Irène, moi et bien d’autres, pour une bonne part membre de la CFDT à l’époque (mais dans l’opposition au cours suivi par la confédération, qui nous a exclus pour avoir animé la Coord ), nous incarnions le courant unitaire, agissant pour une jonction claire avec les autres métiers de la santé qui étaient entrés dans l’action, dans la foulée des infirmières (Aides Soignants, ASH, paramédicaux, ouvriers, administratif, etc). Notre crédo : lutter ensemble, pour gagner tous !
SUD version : et les autres ?
Pascal : Un autre courant pensait le mouvement sur un plan exclusivement catégoriel, invoquant la peur d’en perdre la maîtrise dans un vaste fourre tout revendicatif. Dans cette sensibilité on retrouvait aussi une vision étriquée, voire égoïste, des intérêts de la profession et aussi pour certains le refus d’assumer un affrontement majeur avec le pouvoir. Nicole Bénévise et Régine Clément (que l’on retrouve aujourd’hui parmi les dirigeantes de l’Ordre infirmier) étaient les portes-parole de la Coordination qui représentaient cette orientation là.
Je pense que, si le mouvement n’a pas pu aller au bout de son impressionnant potentiel, c’est à cette sensibilité qui a mis le frein, qu’on le doit.

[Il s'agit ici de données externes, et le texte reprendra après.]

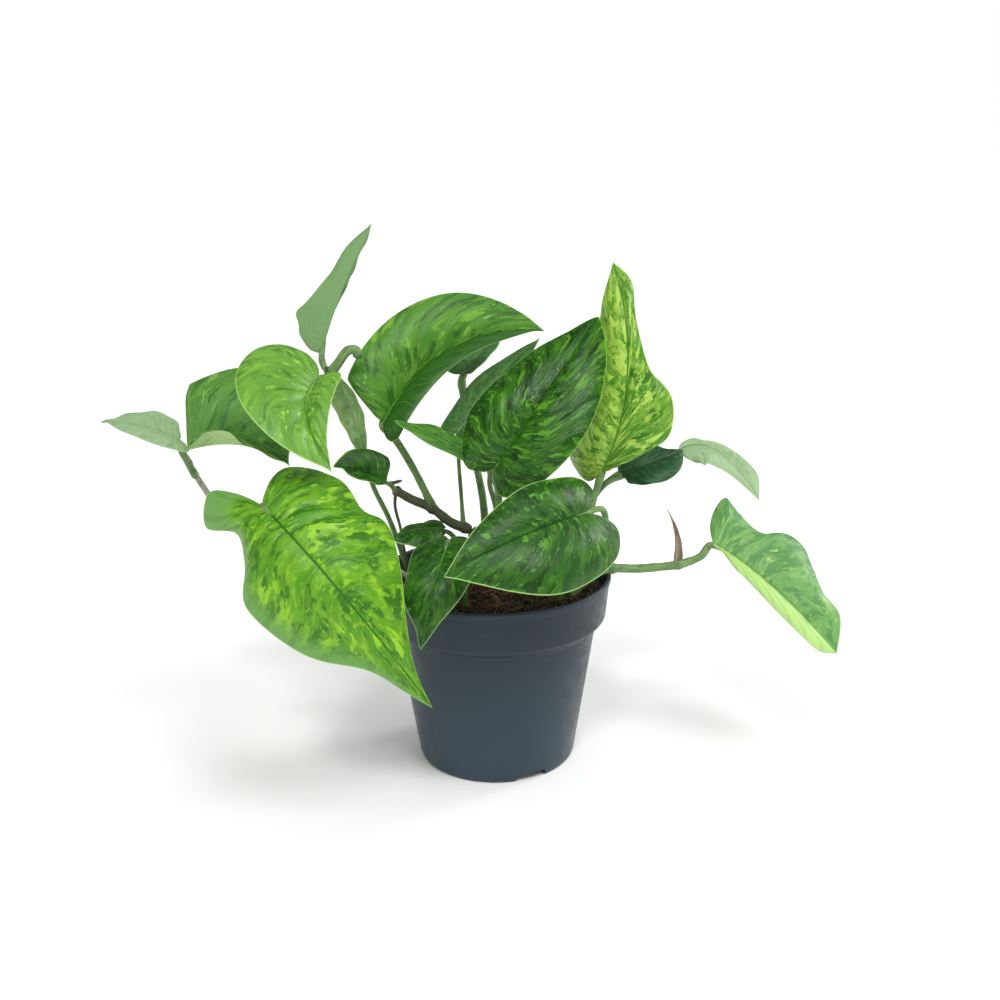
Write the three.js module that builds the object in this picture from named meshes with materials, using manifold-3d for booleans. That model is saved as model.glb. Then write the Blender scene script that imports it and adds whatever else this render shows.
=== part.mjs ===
// A marbled pothos in a round nursery pot, as separate pieces: pot, soil, vines, petioles and leaves.
// Millimetres, +Z up. The origin is the middle of the pot's base, and -Y is the front of the plant.

import * as THREE from 'three';
import { mergeVertices } from 'three/addons/utils/BufferGeometryUtils.js';
import Module from 'manifold-3d';

const wasm = await Module();
wasm.setup();

// Pot: a tapered body under a wider collar
const POT_HEIGHT = 100;
const RIM_RADIUS = 60;
const COLLAR_RADIUS = 57.5;
const COLLAR_BOTTOM = 78;
const SHOULDER_RADIUS = 52.5;
const SHOULDER_HEIGHT = 74;
const BASE_RADIUS = 41;
const EDGE_RADIUS = 2;
const WALL = 1.8;
const RIM_LIP = 1.2;
const FLOOR = 2.5;
const POT_SIDES = 48;

// Drainage slots through the pot's bottom edge
const SLOT_COUNT = 3;
const SLOT_WIDTH = 18;
const SLOT_HEIGHT = 4;
const SLOT_DEPTH = 9;
const FIRST_SLOT_ANGLE = -65;

// Soil: fills the pot to a little under the rim and is slightly heaped
const SOIL_EDGE_HEIGHT = 91;
const SOIL_HEAP = 3;

// The heap's profile: pairs of a share of the soil's radius and a share of the heap's height
const HEAP_PROFILE = [[0.7, 0.6], [0.35, 0.95], [0, 1]];

// Gap kept between pieces that touch, and the distance within which corners are one
const GAP = 0.3;
const MERGE_DISTANCE = 1e-3;

// Leaves: thickness at the midrib, and how finely a blade is divided
const BLADE_THICKNESS = 1;
const BLADE_ROWS = 12;
const BLADE_COLUMNS = 8;

// Where along the midrib a blade is widest, and how far each half domes as a share of its width
const BELLY = 0.25;
const CROWN = 0.12;

// Where between the base and the tip a waist lies, and how far it spreads

// Veins: how strongly their starts crowd towards the base, and how much of their way is curved
const VEIN_CROWDING = 3;
const VEIN_CURVE = 0.4;

// How late a blade thins towards its margin and towards its ends
const MARGIN_SHARPNESS = 4;
const END_SHARPNESS = 0.5;
const NO_FULLNESS = 1e-3;

// The petiole's end is this far behind the base of its blade
const ATTACHMENT_SETBACK = 1;

// Share of the blade's length and width over which its slope is measured
const SLOPE_STEP = 0.02;

// Stems
const STEM_SIDES = 8;
const STEM_STEP = 8;

const POT_BLUE_GREY = 0x3a4854;
const SOIL_BROWN = 0x3d2a1c;
const DARK_GREEN = 0x2c5e1e;
const MID_GREEN = 0x4a8a2a;
const BRIGHT_GREEN = 0x86b53c;
const PALE_GREEN = 0x8fae7c;
const STEM_GREEN = 0x6f9459;
const STEM_BROWN = 0x6b5a48;
const STEM_GREY = 0x9a988c;

const PLASTIC_ROUGHNESS = 0.45;
const SOIL_ROUGHNESS = 0.95;
const LEAF_ROUGHNESS = 0.35;
const STEM_ROUGHNESS = 0.55;

// One half of a heart-shaped blade, from the base round the back lobe to the tip: the distance along
// the midrib as a fraction of its length, and the distance across as a fraction of the half's width.
const HALF_OUTLINE = marginCurve([
  [0, 0], [-0.1, 0.16], [-0.155, 0.42], [-0.1, 0.72], [0.05, 0.93], [0.25, 1],
  [0.46, 0.9], [0.66, 0.64], [0.83, 0.33], [0.94, 0.11], [1, 0],
]);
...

SUD version : sur quels terrains les animateurs du mouvement se sont-ils ensuite investis ?
Pascal : Quand la grève s’est terminée, les « unitaires » ont continué à faire du syndicalisme inter catégoriel et solidaires « Un pour tous ! Tous pour un ! », notamment en créant SUD Santé.

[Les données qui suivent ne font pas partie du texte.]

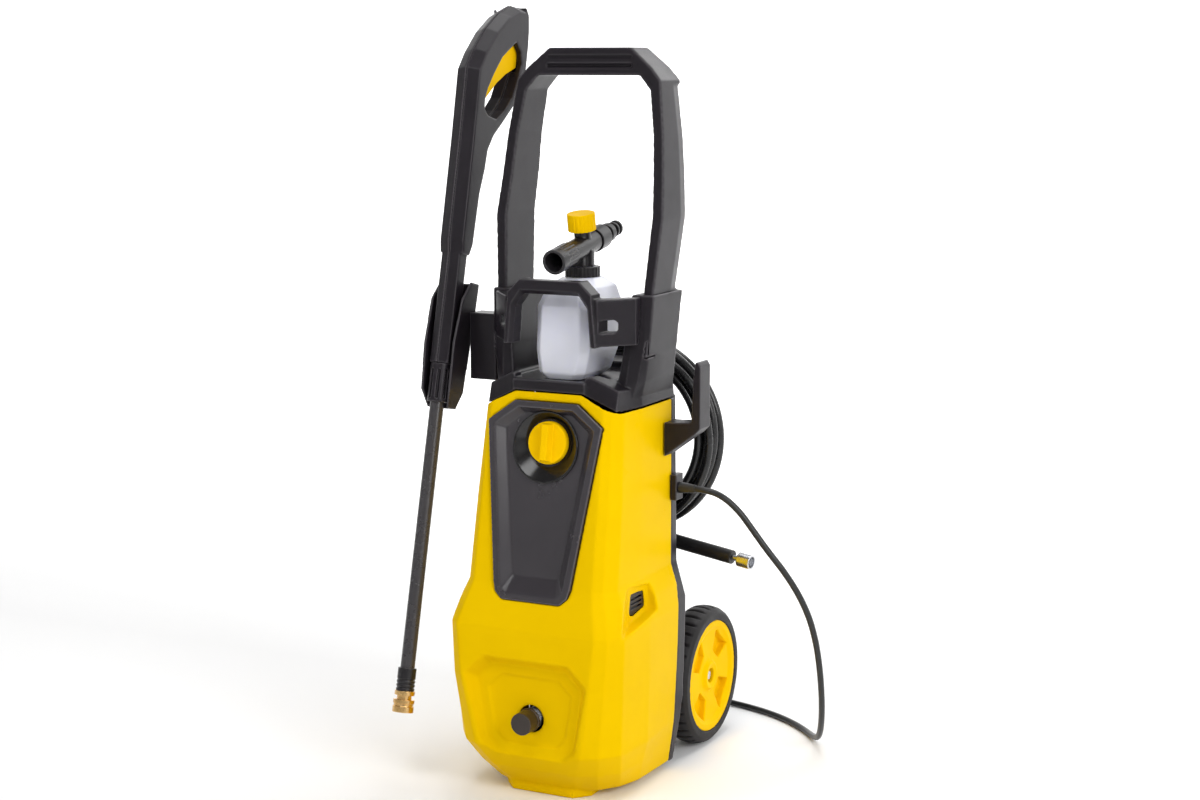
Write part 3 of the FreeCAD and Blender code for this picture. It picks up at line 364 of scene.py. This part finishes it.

Le courant catégoriel, lui, s’est dispersé dans « l’associatif » professionnel ou dans le syndicat CNI qui n’a pas vraiment d’influence, aujourd’hui, en dehors de votre département. Ce syndicat CNI étant issu d’un choix de plusieurs animateurs de Coordinations Infirmières de quelques villes, qui se sont « débrouillés » pour transformer la Coordination, outil des syndiqués et non syndiqués, en syndicat. En gros, ils sont partis avec la marque déposée.
Au début des années 90 ce syndicat a connu pas mal de crises internes (notamment le départ d’Eric Rabette, « la figure » du campement devant le Ministère en 1991). Cette CNI là, n’incarne donc pas ce que fut le mouvement historique des infirmières. Il ne représente qu’une petite part de l’héritage.
Et l’impasse stratégique de cette mouvance catégorielle est patente. Tous, le syndicat CNI y compris, se retrouvent aujourd’hui «mouillés » dans l’Ordre Infirmier.
SUD version : « l’Ordre », actualité à laquelle se heurtent nos professions, n’était donc pas une revendication du mouvement infirmier ?
Pascal : à aucun moment les infirmières mobilisées en 1988, qui revendiquaient d’être reconnues à la mesure de leur utilité sociale et de leur niveau d’études Bac +3, n’ont revendiqué la création d’un Ordre !
SUD version : quel regard portes-tu sur cet « Ordre » ?
Pascal : Obliger les collègues à « casquer » pour un Ordre dont-elles se contrefichent, et avancer de fait dans cette affaire, main dans la main avec Mme Bachelot et la majorité parlementaire « bleu horizon », ce n’est à mon sens pas du tout un bon service rendu à la profession.
Ce qui ne veut pas dire que là où ils sont, les militant(e)s de la CNI n’ont pas à cœur de défendre sincèrement les collègues qui galèrent dans les services.
Je souhaite, qu’ils prennent leur part de boulot et jouent leur partition dans l’édification, indispensable, d’un puissant mouvement en défense de l’hôpital, des personnels qui y travaillent, de la population qui y est soignée.
SUD version : merci Pascal et à bientôt dans les bagarres à venir.
Comme quoi il n'y a pas qu'un seul regard sur 88.